### Short problem
In the listing below, find the line with "the slewing axis.", then repeat exactly every line from the top through that one.

--- begin ---

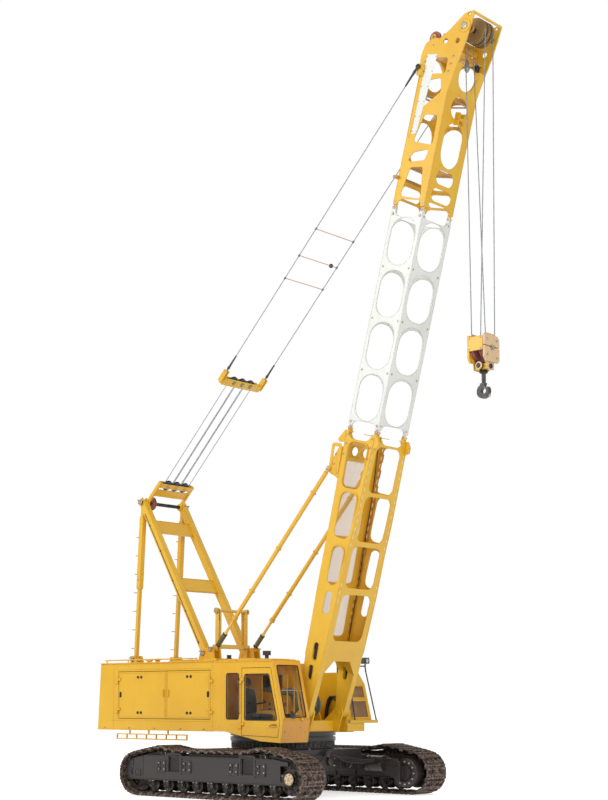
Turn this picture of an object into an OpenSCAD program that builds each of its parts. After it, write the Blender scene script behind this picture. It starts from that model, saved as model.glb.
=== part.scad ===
// Crawler crane: tracked undercarriage, slewing machinery house with cab, gantry,
// plate boom in three sections, pendants, boom stops and hook block.
// +X is the way the crane faces, +Y its left, +Z up. The origin is on the ground
// under the slewing axis.

/* [Tracks] */
// Length of a track over its shoes
track_len = 5200; // [4900:10:5600]
// Distance between the middles of the two tracks
track_gauge = 3900; // [3700:10:4200]
// Width of a track shoe
shoe_w = 700; // [600:10:760]
// Thickness of a shoe, from the rollers' tread to the ground
shoe_t = 100; // [80:5:120]
// Thickness of the chain under the shoes
chain_t = 50; // [40:5:60]
// Width of the chain
chain_w = 340; // [300:10:380]
// Number of shoes in a track
shoe_count = 46; // [40:1:52]
// Radius of the idler and sprocket treads
end_wheel_r = 365; // [330:5:400]
// Distance of each carrier roller from the middle of the track
carrier_x = 1400; // [1200:10:1500]
// Height of the track's tread over a carrier roller
carrier_top_z = 960; // [940:5:1000]
// Height of the upper run's tread between the carrier rollers
upper_run_z = 885; // [870:5:920]
// Radius of a bottom roller
roller_r = 150; // [120:5:170]
// Distance between two bottom rollers
roller_pitch = 425; // [380:5:440]
// Number of bottom rollers on each side
roller_count = 9; // [7:1:9]
// Radius of a carrier roller
carrier_r = 110; // [90:5:130]
// Width of a roller's body
roller_w = 290; // [240:10:300]

/* [Track frames and carbody] */
// Width over a track frame's side plates
frame_w = 440; // [400:10:480]
// Thickness of the side plates
frame_t = 30; // [20:5:40]
// Bottom edge of the side plates
frame_bottom_z = 335; // [300:5:380]
// Top edge of the side plates
frame_top_z = 840; // [800:5:860]
// Distance of each cross beam from the slewing axis
cross_x = 1030; // [900:10:1150]
// Width of a cross beam
cross_w = 300; // [220:10:320]
// Height of a cross beam
cross_h = 300; // [220:10:310]
// Top of the carbody's deck
carbody_top_z = 960; // [900:10:990]
// Radius of the slewing ring
ring_r = 1090; // [950:10:1120]
// Height of the split between the two rings
ring_split_z = 1130; // [1100:5:1160]

/* [Turntable and house] */
// Half the width of the machinery house
house_half_w = 1550; // [1450:10:1650]
// Back wall of the machinery house
house_rear_x = -4130; // [-4400:10:-3900]
// Lean of the back wall, from roof to floor
rear_lean = 80; // [0:5:150]
// Front wall of the machinery house
house_front_x = -520; // [-700:10:-400]
// Underside of the turntable
floor_z = 1330; // [1310:5:1400]
// Height of the turntable's main beams
beam_h = 220; // [180:5:260]
// Roof of the machinery house
roof_z = 2770; // [2600:10:2900]
// Thickness of the house's walls
wall_t = 40; // [25:5:60]
// Roof of the left front housing
left_roof_z = 2550; // [2400:10:2700]

/* [Cab] */
// Inner side of the cab, from the crane's middle plane
cab_inner_y = 735; // [720:5:780]
// Front of the cab at its roof
cab_roof_x = 1120; // [1000:10:1250]
// Front of the cab at its window sill
cab_sill_x = 1400; // [1300:10:1450]
// Height of the cab's window sill
cab_sill_z = 1560; // [1500:10:1700]
// Underside of the cab at its front
cab_bottom_z = 1125; // [1110:5:1200]

/* [Gantry] */
// Distance of the gantry's legs from the middle plane
gantry_y = 615; // [560:5:650]
// Foot of a front leg
leg_foot_x = -1680; // [-1900:10:-1500]
// Height of a front leg's foot pin
leg_foot_z = 2980; // [2900:10:3100]
// Top of the gantry
gantry_top_x = -3740; // [-3900:10:-3500]
// Height of the gantry's top pin
gantry_top_z = 6440; // [6200:10:6700]
// Foot of a rear strut
strut_foot_x = -3930; // [-4000:10:-3700]
// Square section of a front leg
leg_size = 150; // [120:5:180]

/* [Boom] */
// Foot pins in front of the slewing axis
foot_x = 1150; // [1050:10:1250]
// Height of the foot pins
foot_z = 1720; // [1650:10:1800]
// Angle of the boom above level
boom_angle = 74.7; // [60:0.1:78]
// Length of the base section, from foot pin to joint
base_len = 5850; // [5400:10:6200]
// Length of the middle section
insert_len = 4510; // [4000:10:5000]
// Length of the head section, from joint to sheave axle
head_len = 3640; // [3400:10:3900]
// Half the width of the middle and head sections
boom_half_w = 475; // [450:5:500]
// Half the width of the base section at its top
base_half_w = 535; // [520:5:560]
// Front face of the boom, below the line of the foot pins
boom_front = 295; // [250:5:320]
// Rear face of the boom, above the line of the foot pins
boom_rear = 505; // [460:5:550]
// Outer side of a boom leg at its foot
leg_outer_y = 620; // [600:5:640]
// Inner side of a boom leg
leg_inner_y = 480; // [460:5:500]
// Thickness of the boom's plates
plate_t = 16; // [10:1:24]
// Rear face of the base section at its top, above the line of the foot pins
base_rear = 465; // [440:5:490]
// Radius of the foot pins
foot_pin_r = 45; // [35:1:55]
// How far the head sheaves' axle lies in front of the line of the foot pins
head_drop = 400; // [360:5:430]
// Radius of the rope groove on the head and hook sheaves
sheave_r = 230; // [190:5:250]
// Distance of the hoist sheaves from the middle plane
hoist_sheave_y = 130; // [110:5:150]

/* [Pendants and ropes] */
// Distance of the pendants from the middle plane
pendant_y = 612; // [600:2:620]
// Place of the pendant ear beyond the head section's joint
ear_along = 2803; // [2600:10:2900]
// Place of the pendant ear behind the line of the foot pins
ear_v = 470; // [420:5:480]
// Length of the luffing ropes, from the gantry's top pin to the floating block
luff_rope_len = 3520; // [3300:10:3700]
// Radius of a pendant rope
pendant_r = 14; // [10:1:20]
// Radius of the thinnest luffing rope
luff_rope_r = 8; // [6:1:10]
// Radius of a hoist rope
hoist_rope_r = 10; // [7:1:14]
// Height of the hook block's sheave axle
hook_axle_z = 8720; // [8000:10:9500]

/* [Boom stops] */
// Distance of the boom stops from the middle plane
stop_y = 587; // [575:1:600]
// Lower pin of the boom stops
stop_foot_x = -1435; // [-1500:5:-1350]
// Height of the boom stops' lower pin
stop_foot_z = 3060; // [3000:5:3120]
// Place of the stops' upper pins along the boom
stop_s = 4940; // [4800:10:5100]
// Place of the stops' upper pins behind the line of the foot pins
stop_v = 700; // [660:5:720]
// Radius of a stop's outer tube
stop_tube_r = 46; // [40:1:60]

/* [Clearances] */
// Radial clearance of a pin in its hole
pin_play = 0.05; // [0.02:0.01:0.1]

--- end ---

### Response to the task
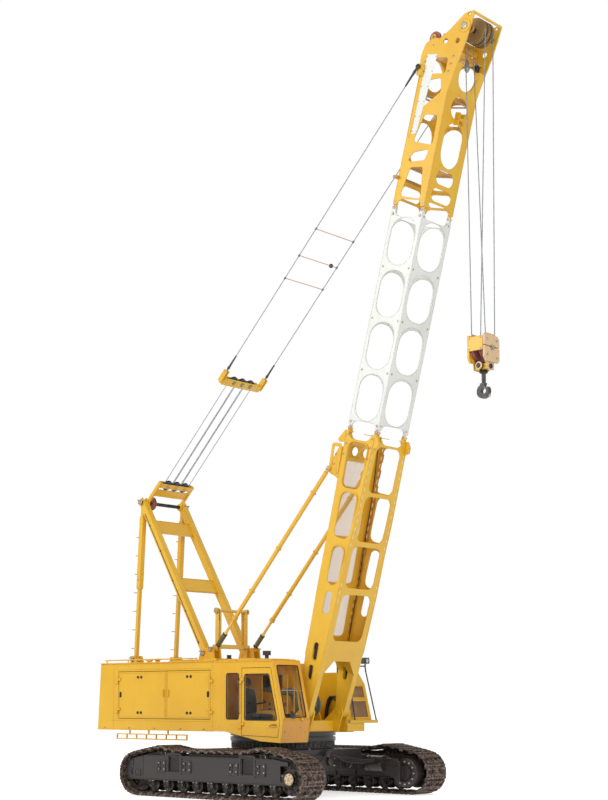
Turn this picture of an object into an OpenSCAD program that builds each of its parts. After it, write the Blender scene script behind this picture. It starts from that model, saved as model.glb.
=== part.scad ===
// Crawler crane: tracked undercarriage, slewing machinery house with cab, gantry,
// plate boom in three sections, pendants, boom stops and hook block.
// +X is the way the crane faces, +Y its left, +Z up. The origin is on the ground
// under the slewing axis.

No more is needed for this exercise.